I think that’s really nonsense, and the implication that the idea that pay should be differentiated based on effectiveness constitutes “teacher-bashing” is bizarre. When it comes to compensation, it seems to me that there’s an easy way to distinguish between people who have a favorable attitude toward teachers and people who have a negative attitude toward teachers. If I were interested in “teacher-bashing” I would think our society should dedicate a smaller quantity of aggregate resources toward paying teachers. In fact, I think we should dedicate a larger quantity of resources toward paying teachers. That’s because I think education is important and evidence suggests that teacher quality is among the biggest non-demographic factors in determining student achievement. Under the circumstances, it makes sense to invest a lot of money in hiring and retaining teachers.
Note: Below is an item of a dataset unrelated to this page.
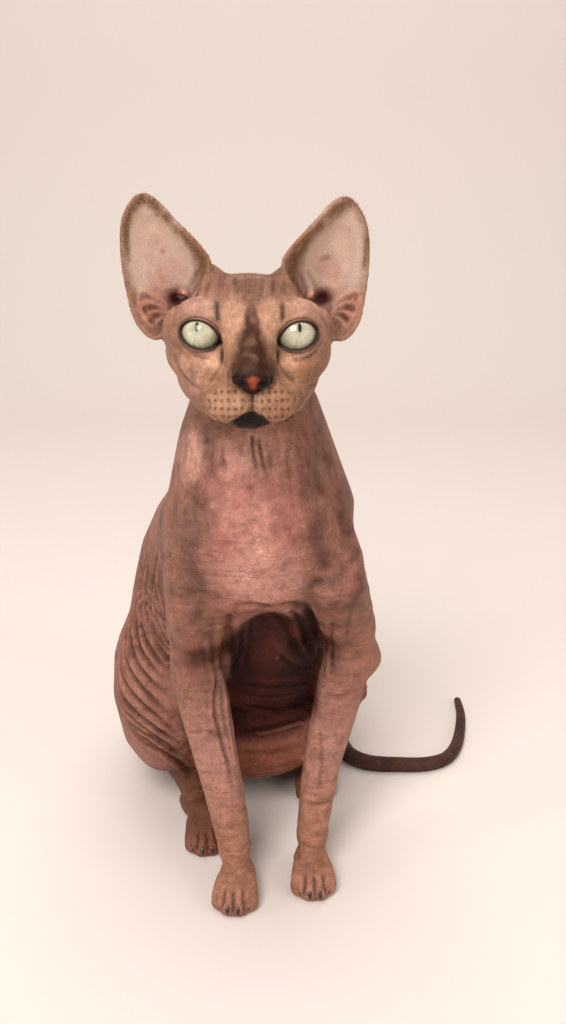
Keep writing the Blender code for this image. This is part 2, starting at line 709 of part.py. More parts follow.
def finish(obj, name, home):
    obj.name = name
    obj.data.name = name
    colour, roughness = FINISHES.get(name.split("_")[0], SKIN)
    obj.data.materials.clear()
    obj.data.materials.append(material(name, colour, roughness))
    obj.data.shade_smooth()
    for old in obj.users_collection:
        old.objects.unlink(obj)
    home.objects.link(obj)


def centre_on_floor(objects):
    """Set the middle of the whole model's box over the origin, at floor level."""
    corners = np.array([v.co[:] for obj in objects for v in obj.data.vertices])
    low, high = corners.min(axis=0), corners.max(axis=0)
    shift = Matrix.Translation((-(low[0] + high[0]) / 2, -(low[1] + high[1]) / 2, -low[2]))
    for obj in objects:
        obj.data.transform(shift)


def main():
    clear_scene()
    home = collection("sphynx_cat")
    bench = collection("cutters", hidden=True)
    body = thinned(flesh_object(bench), FLESH_TRIANGLES)
    pieces = {}
    for name, region in CUTS:
        pieces[name], body = parted(body, region, bench)
    pieces["head"] = carve_head(pieces["head"], bench)
    for side, hand in ((-1, "right"), (1, "left")):
        pieces["ear_" + hand] = settled(ear_object(side, bench))
        pieces["eye_" + hand] = eye_object(side, bench)
    for name, height in WRISTS.items():
        paw = name.replace("leg", "paw")
        pieces[paw], pieces[name] = parted(pieces[name], within([((0, 0, height), (0, 0, 1))]), bench)
    for name, back in HEELS.items():
        paw = name.replace("leg", "paw")
        sole = within([((0, back, 0), (0, 1, 0.25)), ((0, 0, INSTEP), (0, 0, 1))])
        pieces[paw], pieces[name] = parted(pieces[name], sole, bench)
    for name, frame, reach in paws():
        pieces[name] = claws(pieces[name], frame, reach, bench)
    pieces["torso"] = body
    for name, piece in tail_pieces(body, bench):
        pieces[name] = piece
    for name, piece in pieces.items():
        if name.split("_")[0] not in ("head", "neck", "ear", "eye"):
            pieces[name] = floored(piece, bench)
    centre_on_floor(list(pieces.values()))
    for name, piece in pieces.items():
        finish(piece, name, home)


main()
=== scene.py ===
import math

import bmesh
import bpy
import numpy as np
from mathutils import Euler, Matrix, Vector, noise
from mathutils.bvhtree import BVHTree


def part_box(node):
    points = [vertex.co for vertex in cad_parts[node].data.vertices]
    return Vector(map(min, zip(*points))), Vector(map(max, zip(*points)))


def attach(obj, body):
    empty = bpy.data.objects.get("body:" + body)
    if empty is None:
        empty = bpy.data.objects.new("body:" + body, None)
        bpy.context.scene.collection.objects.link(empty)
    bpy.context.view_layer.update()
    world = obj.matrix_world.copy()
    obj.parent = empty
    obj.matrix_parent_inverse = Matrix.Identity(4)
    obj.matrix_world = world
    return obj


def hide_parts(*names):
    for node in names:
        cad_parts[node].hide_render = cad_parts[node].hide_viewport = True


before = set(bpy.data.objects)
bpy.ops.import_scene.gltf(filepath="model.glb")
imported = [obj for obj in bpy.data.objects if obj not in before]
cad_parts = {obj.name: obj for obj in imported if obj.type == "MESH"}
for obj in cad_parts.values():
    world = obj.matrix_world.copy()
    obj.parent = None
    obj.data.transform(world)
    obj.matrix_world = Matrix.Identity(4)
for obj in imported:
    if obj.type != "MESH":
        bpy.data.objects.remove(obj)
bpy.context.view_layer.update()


# The viewpoint. The picture was taken from just above the cat's eyes, 0.43 m in front of its face, with
# the lens turned down by twenty degrees. Folds and markings are laid on the skin from here.
FROM_EYES = Vector((0.0144, -0.4227, 0.0748))
LENS_PITCH = math.radians(20.0)
FOCAL_PIXELS = 1000.0
PICTURE = (566, 1024)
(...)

That said, once we’ve hit upon a given pot of money to spend on teacher compensation, a question arises of how it should be divided up. One way to divide it up would be evenly—each teacher could make the same salary. That would, however, be a bit weird and we don’t do it that way. Instead, we pay teachers more the more experience they have, and we also pay them more when the acquire master’s degrees. As I said yesterday, I think the only way to make sense of these forms of differentiated pay is that they’re already a system of “merit pay.” The point of paying higher salaries to people with advanced degrees has to be the belief that teachers with advanced degrees are more effective than teachers without advanced degree. It turns out to be the case, however, that research says this is wrong. I don’t think it’s “pro-teacher” to be giving teachers financial incentives to essentially waste their time acquiring advanced degrees that don’t help them. This is simply an irrational way of divvying up the compensation pot.
This is one of those odd areas where Matt and I are in total agreement. We should pay teachers much more than we do. Right now, they take a substantial portion of their “pay” in the form of near-total job security. People like this benefit. But in most cases, they shouldn’t have it, because it has predictible effects on performance–particularly when it is coupled with a pay scale that relies on measurable but not very useful traits like advanced degrees (totally useless) and seniority (the benefits of experience eventually level off). The only thing teachers have a financial incentive to do under this system is keep their butts in the teacher’s chair, and acquire useless degrees from programs that mostly teach students how to sit through long and pointless classes.
The obvious thing to do is to strip the protections and up the pay, while using merit metrics to determine how that pay is allocated. But the union has very good reasons to resist this. For one thing, depending how you implement it, you’ll substantially reduce the role that the union has in setting salaries, and thus its value to the membership. For another, more than 50% of their membership are, definitionally, average or below-average. Merit pay is probably not a good deal for them. Especially if they’ve spent valuable years of their lives acquiring useless M. Ed. degrees.
On a life-cycle basis, merit pay is only good for the minority of teachers who can produce outstanding results early and often. The rest used to have the comfort of knowing that they would eventually get to the top if they just ground away long enough. Hopefully, we can overcome this if we throw in enough money to sweeten the deal–as we should, anyway, if we want to attract great teachers. But it’s a grinding battle everywhere it’s been fought.